## START
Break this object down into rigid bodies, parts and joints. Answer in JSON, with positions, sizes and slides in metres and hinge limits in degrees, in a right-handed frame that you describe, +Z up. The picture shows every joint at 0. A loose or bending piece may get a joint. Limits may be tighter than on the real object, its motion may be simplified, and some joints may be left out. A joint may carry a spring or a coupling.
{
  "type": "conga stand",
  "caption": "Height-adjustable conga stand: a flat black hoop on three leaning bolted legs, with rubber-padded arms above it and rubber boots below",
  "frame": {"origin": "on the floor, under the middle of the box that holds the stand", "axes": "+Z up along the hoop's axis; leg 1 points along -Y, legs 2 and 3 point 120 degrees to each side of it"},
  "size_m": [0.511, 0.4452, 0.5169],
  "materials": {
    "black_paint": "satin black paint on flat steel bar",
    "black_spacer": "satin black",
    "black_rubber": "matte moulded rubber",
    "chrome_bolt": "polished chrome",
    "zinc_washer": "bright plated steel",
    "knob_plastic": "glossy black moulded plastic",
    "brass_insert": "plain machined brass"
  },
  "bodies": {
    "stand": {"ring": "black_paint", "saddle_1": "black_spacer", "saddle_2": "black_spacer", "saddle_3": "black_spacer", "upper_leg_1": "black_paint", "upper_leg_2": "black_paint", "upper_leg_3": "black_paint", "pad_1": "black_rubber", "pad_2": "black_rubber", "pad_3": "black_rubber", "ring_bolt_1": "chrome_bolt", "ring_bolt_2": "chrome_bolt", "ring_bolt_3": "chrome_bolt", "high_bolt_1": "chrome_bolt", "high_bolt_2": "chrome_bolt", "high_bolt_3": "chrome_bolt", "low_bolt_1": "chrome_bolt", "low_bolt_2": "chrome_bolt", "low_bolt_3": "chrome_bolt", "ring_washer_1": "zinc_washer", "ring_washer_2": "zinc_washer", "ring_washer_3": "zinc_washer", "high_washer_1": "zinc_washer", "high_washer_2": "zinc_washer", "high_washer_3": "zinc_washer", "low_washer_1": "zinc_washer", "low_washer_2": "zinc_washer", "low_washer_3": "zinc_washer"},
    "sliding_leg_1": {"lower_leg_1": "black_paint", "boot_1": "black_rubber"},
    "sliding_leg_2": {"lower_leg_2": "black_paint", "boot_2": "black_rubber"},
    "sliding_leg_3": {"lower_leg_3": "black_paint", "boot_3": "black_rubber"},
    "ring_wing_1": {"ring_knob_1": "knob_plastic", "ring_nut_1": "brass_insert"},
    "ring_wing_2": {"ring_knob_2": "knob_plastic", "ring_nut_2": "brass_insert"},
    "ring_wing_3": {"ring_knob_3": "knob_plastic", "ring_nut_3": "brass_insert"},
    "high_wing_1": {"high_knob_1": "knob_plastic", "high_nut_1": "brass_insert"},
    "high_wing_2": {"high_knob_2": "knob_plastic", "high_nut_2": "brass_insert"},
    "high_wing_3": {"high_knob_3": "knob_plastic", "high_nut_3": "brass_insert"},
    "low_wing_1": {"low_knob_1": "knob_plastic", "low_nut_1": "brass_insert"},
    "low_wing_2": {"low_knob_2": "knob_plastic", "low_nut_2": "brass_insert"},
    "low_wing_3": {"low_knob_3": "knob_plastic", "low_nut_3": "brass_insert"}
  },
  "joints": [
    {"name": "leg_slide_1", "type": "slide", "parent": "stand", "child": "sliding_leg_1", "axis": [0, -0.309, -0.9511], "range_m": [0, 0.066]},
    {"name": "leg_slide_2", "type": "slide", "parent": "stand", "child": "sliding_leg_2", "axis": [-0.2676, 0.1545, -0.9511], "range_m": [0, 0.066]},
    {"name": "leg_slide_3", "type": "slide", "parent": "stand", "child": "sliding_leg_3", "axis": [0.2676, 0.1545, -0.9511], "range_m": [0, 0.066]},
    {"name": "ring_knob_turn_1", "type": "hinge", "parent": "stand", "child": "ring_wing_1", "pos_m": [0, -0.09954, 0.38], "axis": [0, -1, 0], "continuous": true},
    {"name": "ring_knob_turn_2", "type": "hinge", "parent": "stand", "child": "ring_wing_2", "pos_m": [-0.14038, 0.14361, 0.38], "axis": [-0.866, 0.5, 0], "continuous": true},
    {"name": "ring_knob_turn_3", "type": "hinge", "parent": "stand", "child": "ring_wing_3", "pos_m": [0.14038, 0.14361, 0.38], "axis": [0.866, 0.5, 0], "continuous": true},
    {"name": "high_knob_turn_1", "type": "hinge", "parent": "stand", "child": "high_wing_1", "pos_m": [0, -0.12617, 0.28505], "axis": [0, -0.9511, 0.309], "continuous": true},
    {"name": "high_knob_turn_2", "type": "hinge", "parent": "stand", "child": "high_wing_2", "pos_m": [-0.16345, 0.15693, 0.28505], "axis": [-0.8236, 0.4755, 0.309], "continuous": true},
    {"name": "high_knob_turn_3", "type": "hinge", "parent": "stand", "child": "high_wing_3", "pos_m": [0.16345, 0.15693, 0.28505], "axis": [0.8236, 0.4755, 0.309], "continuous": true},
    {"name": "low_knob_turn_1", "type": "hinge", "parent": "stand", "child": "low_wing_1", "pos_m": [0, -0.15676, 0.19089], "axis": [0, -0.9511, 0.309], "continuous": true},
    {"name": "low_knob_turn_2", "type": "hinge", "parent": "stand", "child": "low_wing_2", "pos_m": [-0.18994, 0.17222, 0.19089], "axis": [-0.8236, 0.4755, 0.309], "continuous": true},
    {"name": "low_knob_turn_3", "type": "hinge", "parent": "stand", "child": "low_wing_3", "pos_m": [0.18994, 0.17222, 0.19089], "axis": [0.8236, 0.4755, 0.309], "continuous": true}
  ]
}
## END
§ What this task involves
Take the lines above and print them exactly.

§ The result
Break this object down into rigid bodies, parts and joints. Answer in JSON, with positions, sizes and slides in metres and hinge limits in degrees, in a right-handed frame that you describe, +Z up. The picture shows every joint at 0. A loose or bending piece may get a joint. Limits may be tighter than on the real object, its motion may be simplified, and some joints may be left out. A joint may carry a spring or a coupling.
{
  "type": "conga stand",
  "caption": "Height-adjustable conga stand: a flat black hoop on three leaning bolted legs, with rubber-padded arms above it and rubber boots below",
  "frame": {"origin": "on the floor, under the middle of the box that holds the stand", "axes": "+Z up along the hoop's axis; leg 1 points along -Y, legs 2 and 3 point 120 degrees to each side of it"},
  "size_m": [0.511, 0.4452, 0.5169],
  "materials": {
    "black_paint": "satin black paint on flat steel bar",
    "black_spacer": "satin black",
    "black_rubber": "matte moulded rubber",
    "chrome_bolt": "polished chrome",
    "zinc_washer": "bright plated steel",
    "knob_plastic": "glossy black moulded plastic",
    "brass_insert": "plain machined brass"
  },
  "bodies": {
    "stand": {"ring": "black_paint", "saddle_1": "black_spacer", "saddle_2": "black_spacer", "saddle_3": "black_spacer", "upper_leg_1": "black_paint", "upper_leg_2": "black_paint", "upper_leg_3": "black_paint", "pad_1": "black_rubber", "pad_2": "black_rubber", "pad_3": "black_rubber", "ring_bolt_1": "chrome_bolt", "ring_bolt_2": "chrome_bolt", "ring_bolt_3": "chrome_bolt", "high_bolt_1": "chrome_bolt", "high_bolt_2": "chrome_bolt", "high_bolt_3": "chrome_bolt", "low_bolt_1": "chrome_bolt", "low_bolt_2": "chrome_bolt", "low_bolt_3": "chrome_bolt", "ring_washer_1": "zinc_washer", "ring_washer_2": "zinc_washer", "ring_washer_3": "zinc_washer", "high_washer_1": "zinc_washer", "high_washer_2": "zinc_washer", "high_washer_3": "zinc_washer", "low_washer_1": "zinc_washer", "low_washer_2": "zinc_washer", "low_washer_3": "zinc_washer"},
    "sliding_leg_1": {"lower_leg_1": "black_paint", "boot_1": "black_rubber"},
    "sliding_leg_2": {"lower_leg_2": "black_paint", "boot_2": "black_rubber"},
    "sliding_leg_3": {"lower_leg_3": "black_paint", "boot_3": "black_rubber"},
    "ring_wing_1": {"ring_knob_1": "knob_plastic", "ring_nut_1": "brass_insert"},
    "ring_wing_2": {"ring_knob_2": "knob_plastic", "ring_nut_2": "brass_insert"},
    "ring_wing_3": {"ring_knob_3": "knob_plastic", "ring_nut_3": "brass_insert"},
    "high_wing_1": {"high_knob_1": "knob_plastic", "high_nut_1": "brass_insert"},
    "high_wing_2": {"high_knob_2": "knob_plastic", "high_nut_2": "brass_insert"},
    "high_wing_3": {"high_knob_3": "knob_plastic", "high_nut_3": "brass_insert"},
    "low_wing_1": {"low_knob_1": "knob_plastic", "low_nut_1": "brass_insert"},
    "low_wing_2": {"low_knob_2": "knob_plastic", "low_nut_2": "brass_insert"},
    "low_wing_3": {"low_knob_3": "knob_plastic", "low_nut_3": "brass_insert"}
  },
  "joints": [
    {"name": "leg_slide_1", "type": "slide", "parent": "stand", "child": "sliding_leg_1", "axis": [0, -0.309, -0.9511], "range_m": [0, 0.066]},
    {"name": "leg_slide_2", "type": "slide", "parent": "stand", "child": "sliding_leg_2", "axis": [-0.2676, 0.1545, -0.9511], "range_m": [0, 0.066]},
    {"name": "leg_slide_3", "type": "slide", "parent": "stand", "child": "sliding_leg_3", "axis": [0.2676, 0.1545, -0.9511], "range_m": [0, 0.066]},
    {"name": "ring_knob_turn_1", "type": "hinge", "parent": "stand", "child": "ring_wing_1", "pos_m": [0, -0.09954, 0.38], "axis": [0, -1, 0], "continuous": true},
    {"name": "ring_knob_turn_2", "type": "hinge", "parent": "stand", "child": "ring_wing_2", "pos_m": [-0.14038, 0.14361, 0.38], "axis": [-0.866, 0.5, 0], "continuous": true},
    {"name": "ring_knob_turn_3", "type": "hinge", "parent": "stand", "child": "ring_wing_3", "pos_m": [0.14038, 0.14361, 0.38], "axis": [0.866, 0.5, 0], "continuous": true},
    {"name": "high_knob_turn_1", "type": "hinge", "parent": "stand", "child": "high_wing_1", "pos_m": [0, -0.12617, 0.28505], "axis": [0, -0.9511, 0.309], "continuous": true},
    {"name": "high_knob_turn_2", "type": "hinge", "parent": "stand", "child": "high_wing_2", "pos_m": [-0.16345, 0.15693, 0.28505], "axis": [-0.8236, 0.4755, 0.309], "continuous": true},
    {"name": "high_knob_turn_3", "type": "hinge", "parent": "stand", "child": "high_wing_3", "pos_m": [0.16345, 0.15693, 0.28505], "axis": [0.8236, 0.4755, 0.309], "continuous": true},
    {"name": "low_knob_turn_1", "type": "hinge", "parent": "stand", "child": "low_wing_1", "pos_m": [0, -0.15676, 0.19089], "axis": [0, -0.9511, 0.309], "continuous": true},
    {"name": "low_knob_turn_2", "type": "hinge", "parent": "stand", "child": "low_wing_2", "pos_m": [-0.18994, 0.17222, 0.19089], "axis": [-0.8236, 0.4755, 0.309], "continuous": true},
    {"name": "low_knob_turn_3", "type": "hinge", "parent": "stand", "child": "low_wing_3", "pos_m": [0.18994, 0.17222, 0.19089], "axis": [0.8236, 0.4755, 0.309], "continuous": true}
  ]
}